Ms. Ciorba said Mr. Campiti held a longstanding grudge against the consortium. In a vitriolic blog devoted to his grievances against the consortium, Mr. Campiti described it as “hell.”
In the blog, he saidother members of the consortium of engaged in Mafia-like behavior, accusing them of a range of spiteful acts that included defacing his mailbox and turning off the streetlight near his home during the night. Ms. Ciorba said in a telephone interview that the consortium had rejected the accusations and had filed a complaint against Mr. Campiti for defamation because of the blog. The consortium had also made a complaint against Mr. Campiti to judicial officials as well as local carabinieri for “threats,” she said. Investigators said that Mr. Campiti had been denied a gun license on the basis of those complaints to the police.
Mr. Campiti had never finished building his home and had stopped paying various annual fees for at least three years, she said. He had raised a banner over his home that read, “consorzio raus,” “Consortium Out.”
Paolo Leona, 58, who was taking a stroll through a Roman park, said mass shootings were rare in Italy, and that violent crimes usually took place within the family. “That it happened in the public sphere is rare, the public manifestation of a private malaise,” said Mr. Leona, who works as a government consultant. “But then a condominium is a sort of family.”
Tensions are know to run high at condominium meetings because of disputes over parking, use of common land and the subdivision of fees and expenses.
Writing in another Roman daily newspaper, Il Messaggero, the social commentator Gianluca Nicoletti, described condominium meetings as potential “battle fields,” and often “the occasion when everyone is tempted to express the unfailing discomfort of any cohabitation.”
Carabinieri investigators confirmed that Mr.

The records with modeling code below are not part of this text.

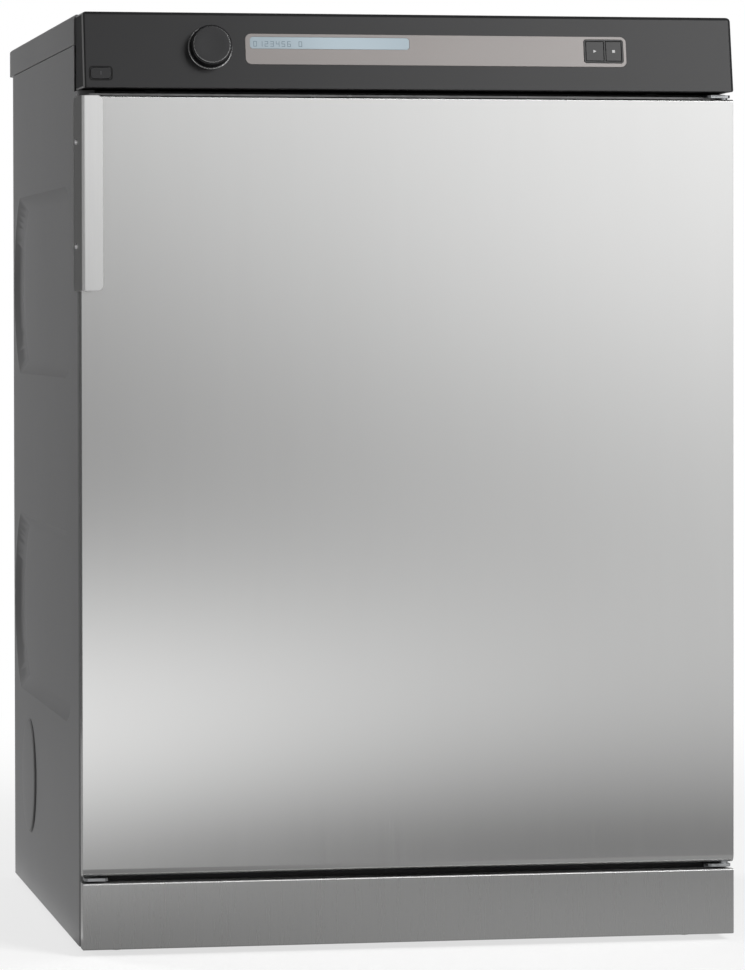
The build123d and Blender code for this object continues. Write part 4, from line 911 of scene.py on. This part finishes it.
@dataclass
class Cabinet:
    """Painted sides and lid, front frame with its lip, base, plinth and rear."""

    cap_y: float = 135.0 * MM
    cap_z: float = 119.0 * MM
    cap_radius: float = 55.5 * MM
    cap_height: float = 3.0 * MM
    side_x: float = 297.5 * MM
    rear_y: float = 281.0 * MM
    edge_radius: float = 0.3 * MM
    lip_bottom: float = 763.6 * MM
    lip_top: float = 766.0 * MM
    lip_y: float = -287.0 * MM
    lip_half_width: float = 288.0 * MM
    lip_depth: float = 0.4 * MM
    rear_screw_radius: float = 4.0 * MM
    rear_screw_height: float = 2.2 * MM

    def build(self) -> None:
        """Dresses the cabinet and adds its caps, its screws and the lip above the door."""
        for node in ("left_side_panel", "right_side_panel", "top_cover"):
            soften(node, "cabinet", PAINTED, "painted", self.edge_radius)
        dress(GALVANISED, "base_tray", "mouth_collar", "rear_panel", "rear_bulkhead")
        # The front frame's near-black paint is painted shade for the gaps round the door.
        dress(FRAME_SHADE_PAINT, "front_frame")
        soften("plinth", "cabinet", PLINTH_STEEL, "stainless", self.edge_radius)
        dress(ZINC, "hinge_bracket_top", "hinge_bracket_bottom", "spare_hinge_plate")
        dress(GREY_PLASTIC, "door_catch", "cable_gland")
        foot = LevellingFoot("levelling_foot", 6.7 * MM)
        dress(foot, *[f"foot_{end}_{side}" for end in ("front", "rear") for side in ("left", "right")])
        for side, sign in (("left", -1.0), ("right", 1.0)):
            self.vent_cap(side, sign)
        self.rear_screws()
        self.frame_lip()

    def frame_lip(self) -> None:
        """Adds a bright strip for the frame's edge above the door.

        It is 5 mm in front of the frame's face and 1.5 mm past its sides. Nothing carries it but the upper
        hinge bracket, whose metal its right end runs into.
        """
        lip = Piece("frame_lip", "cabinet", LIP_STEEL, "galvanised")
        side, height = self.lip_half_width, self.lip_top - self.lip_bottom
        place = facing((0.0, self.lip_y, self.lip_bottom), (0.0, -1.0, 0.0))
        lip.prism(oblong(-side, 0.0, side, height), place, self.lip_depth).done()

    def vent_cap(self, side: str, sign: float) -> None:
        """Adds one slightly domed vent cap in place of its plain disc.

        Args:
            side: The side's name.
            sign: -1 for the left side, 1 for the right one.
        """
        radius, height = self.cap_radius, self.cap_height
        profile = [(0.0, height), (radius * 0.5, height * 0.97), (radius * 0.85, height * 0.86)]
        profile += [(radius - 2.2 * MM, height * 0.74), (radius - 0.8 * MM, height * 0.55)]
        profile += [(radius, height * 0.2), (radius, 0.15 * MM), (radius - 2.0 * MM, 0.0)]
        place = facing((sign * self.side_x, self.cap_y, self.cap_z), (sign, 0.0, 0.0))
        cap = Piece(f"vent_cap_{side}_domed", "cabinet", PAINTED, "painted", [f"{side}_vent_cap"])
        cap.revolve(profile, place, steps=96).done()

    def rear_screws(self) -> None:
        """Adds the screws round the rear panel.

        The heads start on its face, so those at the sides start under the side panels' rear flanges.
        """
        screws = Piece("rear_panel_screws", "cabinet", SCREW_STEEL, "zinc")
        spots = [(x, z) for x in (-280.0, -140.0, 0.0, 140.0, 280.0) for z in (16.0, 800.0)]
        spots += [(x, z) for x in (-288.0, 288.0) for z in (200.0, 400.0, 600.0)]
        for x, z in spots:
            place = facing((x * MM, self.rear_y, z * MM), (0.0, 1.0, 0.0))
            screws.screw(place, self.rear_screw_radius, self.rear_screw_height)
        screws.done()


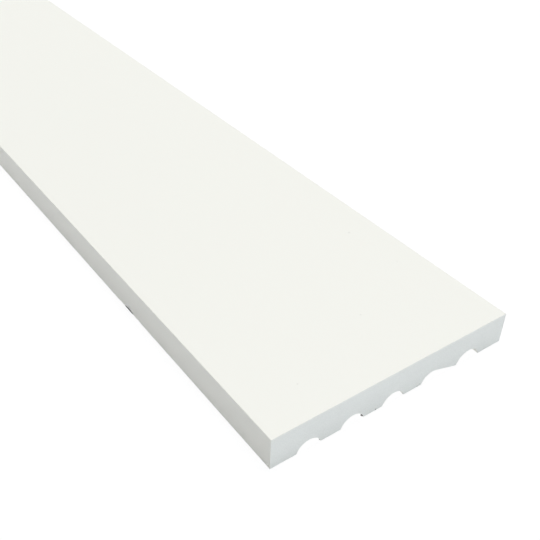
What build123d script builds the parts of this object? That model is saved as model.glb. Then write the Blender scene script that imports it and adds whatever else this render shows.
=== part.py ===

Campiti had his passport, thousands of euros and more than 100 bullets on him when he was arrested.
Italy’s prime minister, Giorgia Meloni, revealed in a Facebook post that one of the victims was a friend, Nicoletta Golisano, 50. She mourned Ms. Golisano, who had a 10-year-old son, as “a protective mother, a sincere and discreet friend, who was also a strong and also fragile woman.” She said she hoped that “justice would run its course.”
Ms. Ciorba said that Mr. Campiti had stopped coming to condominium meetings some time ago. Until Sunday.
“He opened the door and began shooting, he acted in cold blood,” she said.